LLMs, Clojure, and the REPL

  • Benchmarks show raw LLMs have lower one‑shot “success rates” in Clojure (syntax, parens, evaluation order), but when hooked to a Clojure REPL they can iteratively test code and become much more effective.
  • REPL‑driven development is framed as a superpower, both for humans and LLM agents, enabling incremental exploration, debugging, and library discovery.

Typing, Specs, and Reliability

  • Some commenters struggle with dynamic typing, reporting subtle runtime bugs and missing compile‑time guarantees they get from typed FP languages.
  • Others defend Clojure’s intentional dynamism and suggest leaning on the REPL plus schemas/spec (e.g., Malli, spec, Typed Clojure in research/limited use) for partial static checks and data validation.
  • One strong view claims dynamic typing is always a mistake; others disagree and emphasize trade‑offs and productivity.

Portability and Ecosystem

  • Clojure is highlighted as a hosted language with many dialects (JVM, JS, CLR, Dart, babashka, C++, Python-hosted, etc.).
  • A shared clojure.core test suite is being used to measure and improve cross‑dialect compatibility.
  • This portability is presented as a major advantage: much “pure” Clojure code can run unchanged across runtimes.

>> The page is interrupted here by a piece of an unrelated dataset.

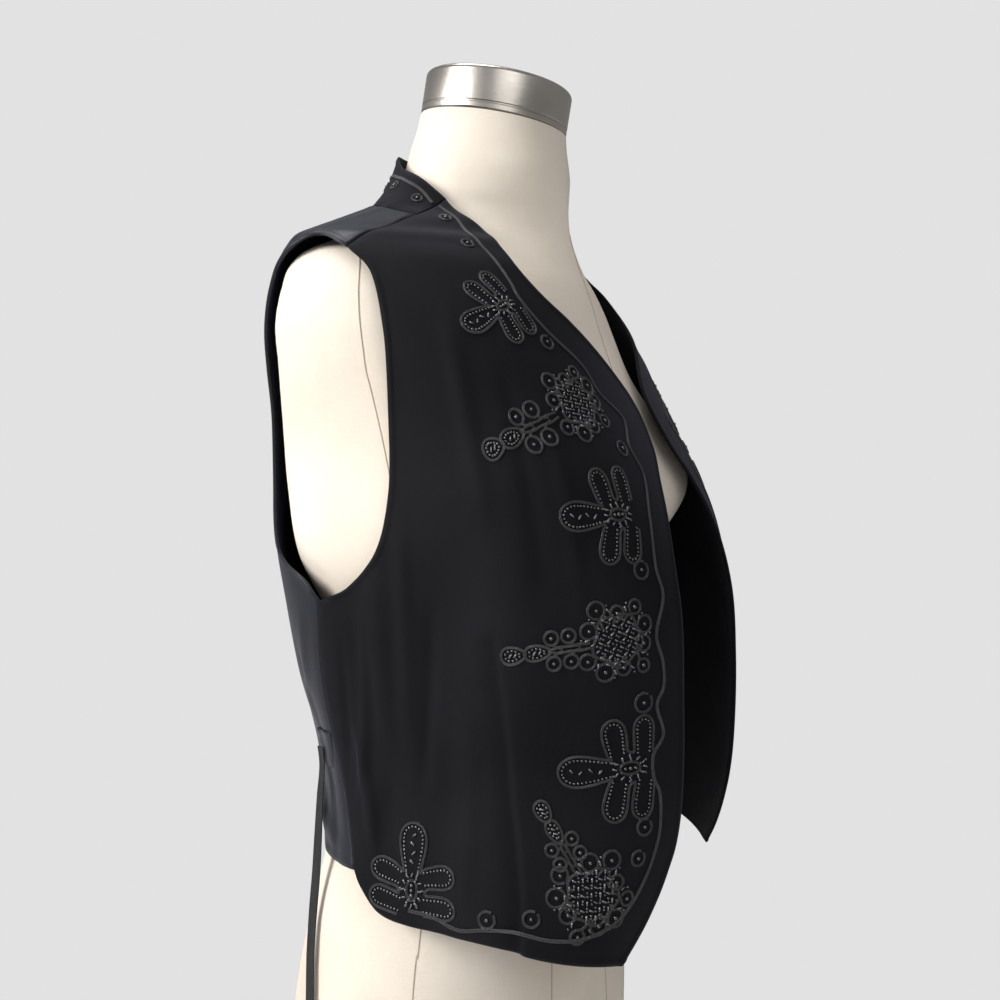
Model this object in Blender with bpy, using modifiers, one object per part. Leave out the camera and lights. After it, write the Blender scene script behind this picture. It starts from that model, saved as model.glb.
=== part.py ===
"""An embroidered folk vest on a limbless dress form. Metres, +Z up; the form faces -Y and the wearer's right is -X.

Both surfaces are stacks of horizontal sections. A section is two half super-ellipses that meet at the widest
line, so a point on a surface is named by its angle round the body (0 in front, 90 at the wearer's right,
180 at the centre back) and its height. The cloth pieces are patches between edges drawn in those two numbers.
"""

import math
from collections import namedtuple

import bpy
import bmesh
import numpy as np

# Driving dimensions
GAP = 0.0003  # between pieces that meet
WALL = 0.0020  # wool and satin cloth with their turnings
TRIM_CLEAR = 0.0018  # under trim that lies on a faceted panel
BELT_WALL = 0.0010
BELT_WIDTH = 0.0240
RIBBON_WALL = 0.0008
RIBBON_WIDTH = 0.0070
BRAID_WIDTH = 0.0028
BRAID_HEIGHT = 0.0012
BRAID_CROWN = 0.6  # width of a braid's top against its foot
NECK_TILT = math.radians(10.0)  # the neck's top leans forward
NECK_TOP = 0.7460
NECK_SET = 0.0055  # the neck top's middle is this far behind the neck's own line
CAP_RADIUS = 0.0556
CAP_HEIGHT = 0.0310
CAP_ROUND = 0.0035
FORM_AROUND = 44

# Sections: side is the half width, front and back are distances from the neck's own line, widest is
# where the half width is measured, and the powers make a half rounder (2) or squarer (above 2).
Section = namedtuple("Section", "z side front back widest front_power back_power")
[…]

Jobs, Popularity, and Economics

  • Some note there are relatively few Clojure job postings and see that as lack of market appeal.
  • Others respond that Clojure roles often pay above average and signal non‑commodity hiring; popularity and number of jobs do not directly track technical merit.
  • Discussion distinguishes “synergy” and politics (e.g., Python, JS, C#, PHP adoption) from language quality.

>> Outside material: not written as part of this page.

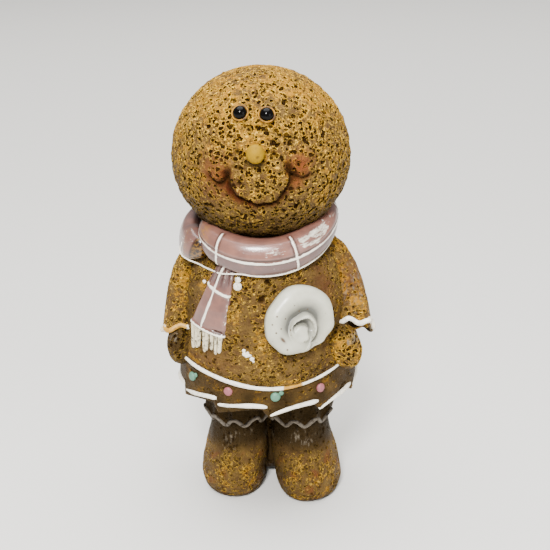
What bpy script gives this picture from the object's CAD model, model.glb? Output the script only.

Static Site Generators and Lispy Toys

  • Multiple commenters mention writing their own static site generators in Clojure or other Lisps as a rite of passage.
  • Homegrown SSGs are fun and easy to extend with macros/templating, but fall short of mature tools for optimization, CSS handling, SSR, and Node ecosystem integration; many eventually migrate to mainstream SSGs.